Federal agencies issue warnings to firms claiming they can cure Alzheimer's: Internet Scambusters #864
When someone suffers from an incurable illness like Alzheimer's or Parkinson's, it's understandable that sufferers and their families may clutch at straws to find an effective treatment.
But so-called alternative treatments are not only ineffective or, at least, unproven, they can also interfere with legitimate medical treatment.
In this week's issue, we'll tell you what government agencies and Alzheimer's groups are warning about -- in a nutshell: avoid them.
Let's get started...
Worries Mount Over Alzheimer's Cure Claims
When someone has a prolonged incurable disease, like Alzheimer's or Parkinson's, it's inevitable that they or their family may try all manner of suggested or rumored cures.
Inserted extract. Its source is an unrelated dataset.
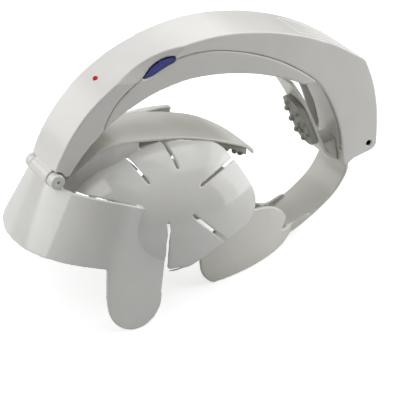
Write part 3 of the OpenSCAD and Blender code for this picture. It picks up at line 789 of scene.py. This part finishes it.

It happens as much out of a feeling that there's nothing to lose as any genuine belief in the alternative therapies.
But there is something to lose. Trying unproven treatments on the basis of spurious claims may delay or even affect approved medications that have been shown to offer benefits to some victims.
Some supposed treatments are also expensive - reducing the amount of money a victim may have to spend on more effective care.
We've written on this topic before - mostly in relation to unproven treatments for cancer (see Scams Hide Behind IV Drip Craze).
But as the search intensifies for a cure or effective treatment of dementia, including Alzheimer's Disease, so has the number of alternative treatments -- some of them total scams.
A study by the Government Accountability Office (GAO) found almost one third of ads they investigated falsely claimed a product could protect against dementia, Alzheimer's, and Parkinson's.
And, recently, the US Federal Trade Commission (FTC) sent out warning letters to firms whose ads claimed their products could treat the illness.
The FTC and the US Food and Drug Administration (FDA) became "secret shoppers," posing as potential buyers of some of these products and found there was no scientific evidence or legitimate research to back up their claims.
Worse, some of the manufacturers or suppliers claimed they could actually treat multiple disorders like cancer, schizophrenia, diabetes, and epilepsy with exactly the same product.
"In our experience, a product advertised as a cure-all often turns out to be a cure-nothing..." the Commission said. "Just because a product is available online or sits on a store shelf is no guarantee that its ad claims are true."
It's illegal for someone to advertise a product they claim can prevent, treat or cure a disease without scrupulous scientific proof of its effectiveness. But sometimes, some of the claims these suppliers make are absolutely outrageous.
For example, one ad said: "You can even reverse mental decline associated with dementia or even Alzheimer's in just a week." And: "Can reduce the risk of Alzheimer's by half."
Firms may even falsely claim their products are "clinically proven."
The FDA comments: "At best, the products offered by these scam artists will have no effect on the patient; at worst they may pose a danger to a patient who takes them. Not only will they not do what they claim, the ingredients in these products may interact with, and potentially interfere with, essential medications."
You should always be dubious about any claims to have achieved a scientific breakthrough, the FDA adds, and check with your doctor or healthcare professional before trying non-prescription medicines, including those labeled as "dietary supplements" - a common ruse used by scammers.
Not all alternative remedies are out-and-out scams. Some dietary supplements gain popularity and credibility just by word of mouth or well-intended online posts, as well as misleading or vague claims about memory-boosting supplements.
Not only are most of these products ineffective, but they also result in more than 23,000 visits to the emergency room every year, and the FDA says the actual number of incidents per year may be more than double that total.
According to the US-based Alzheimer's Association, "claims about the safety and effectiveness of these products... are largely based on testimonials, tradition, and a rather small body of scientific research."
Even though some of these products could be worthy of more investigation, using them as an alternative or in addition to physician-prescribed therapies is cause for concern, the organization says.
Their safety and effectiveness are unknown; so is their level of purity as well as their potential interactions.
The Association offers commentary on eight common products for which unsubstantiated claims have been made: Huperzine A, Caprylic Acid and coconut oil, Omega 3 fatty acids, Coenzyme Q10, Phosphatidylserine, Coral Calcium, Tramiprosate, and Gingko Biloba.
Read their full report here: Alternative Treatments.
While the search for an effective treatment for Alzheimer's (which is the most common form of dementia) goes on, it's everyone's duty to protect vulnerable sufferers.
For example, it's been shown that dementia victims are more likely to fall for scams that people with normal brain function might spot immediately
It's wicked when crooks cash in and offer false hope to people with Alzheimer's. If you're unfortunate enough to suffer or to have a sufferer in your family, there's one simple rule to help you avoid the tricksters: If their so-called cure really worked, every sufferer would be using it.
Alert of the Week
Don't take a DNA test if someone shows up at your front door and invites you to do so to see if you might be vulnerable to certain diseases (like those mentioned above).
They won't really test it. But they'll ask for personal details including your Social Security number and maybe a credit card number for payment.
You won't get your DNA result, but they'll have your ID and other confidential information!
Time to conclude for today -- have a great week!